§ Short problem: Please give the data below again in full, exactly as it stands.

◆ ◆ ◆

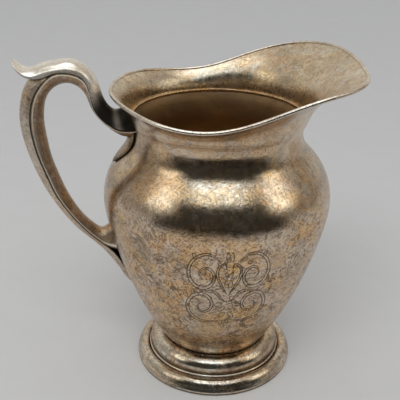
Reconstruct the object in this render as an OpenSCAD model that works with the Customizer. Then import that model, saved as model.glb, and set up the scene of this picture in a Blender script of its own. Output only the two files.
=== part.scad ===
// Silver-plated water pitcher with a flared pouring lip and a hollow scroll handle.
// Millimetres, Z up. The origin is the centre of the ring the foot stands on,
// the spout points to +X and the handle to -X.

/* [Body] */
// Largest outside diameter of the belly
body_d = 150; // [147:0.5:153]
// Height of the belly's widest line above the table
belly_z = 126; // [124:0.5:128]
// Outside radius at the narrowest line of the neck
neck_r = 54.25; // [53.25:0.25:55.25]
// Thickness of the spun and cast sheet
wall = 1; // [0.8:0.1:1.4]

/* [Lip and spout] */
// Mean distance of the lip's outer edge from the pitcher's axis
lip_r = 77.5; // [75.5:0.5:79.5]
// How far the lip is drawn out towards the spout
spout_pull = 12; // [10:0.5:14]
// Mean height of the lip
lip_z = 202; // [200:0.5:204]
// Rise of the lip from the handle to the spout
spout_rise = 9.5; // [8:0.5:11]
// Dip of the lip at the two sides
side_dip = 6; // [4.5:0.5:7.5]
// Thickness of the wire along the lip
rim_wire_d = 2.4; // [1.8:0.1:3]

/* [Foot] */
// Outside diameter of the foot at its widest
foot_d = 110; // [106:1:114]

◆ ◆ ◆

§ Finished answer:
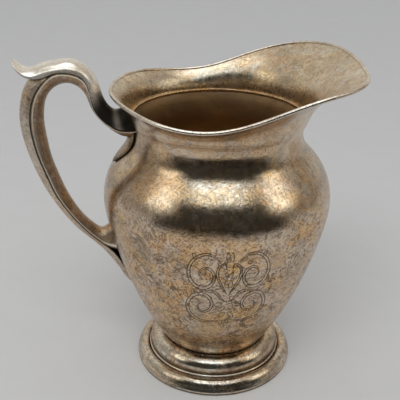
Reconstruct the object in this render as an OpenSCAD model that works with the Customizer. Then import that model, saved as model.glb, and set up the scene of this picture in a Blender script of its own. Output only the two files.
=== part.scad ===
// Silver-plated water pitcher with a flared pouring lip and a hollow scroll handle.
// Millimetres, Z up. The origin is the centre of the ring the foot stands on,
// the spout points to +X and the handle to -X.

/* [Body] */
// Largest outside diameter of the belly
body_d = 150; // [147:0.5:153]
// Height of the belly's widest line above the table
belly_z = 126; // [124:0.5:128]
// Outside radius at the narrowest line of the neck
neck_r = 54.25; // [53.25:0.25:55.25]
// Thickness of the spun and cast sheet
wall = 1; // [0.8:0.1:1.4]

/* [Lip and spout] */
// Mean distance of the lip's outer edge from the pitcher's axis
lip_r = 77.5; // [75.5:0.5:79.5]
// How far the lip is drawn out towards the spout
spout_pull = 12; // [10:0.5:14]
// Mean height of the lip
lip_z = 202; // [200:0.5:204]
// Rise of the lip from the handle to the spout
spout_rise = 9.5; // [8:0.5:11]
// Dip of the lip at the two sides
side_dip = 6; // [4.5:0.5:7.5]
// Thickness of the wire along the lip
rim_wire_d = 2.4; // [1.8:0.1:3]

/* [Foot] */
// Outside diameter of the foot at its widest
foot_d = 110; // [106:1:114]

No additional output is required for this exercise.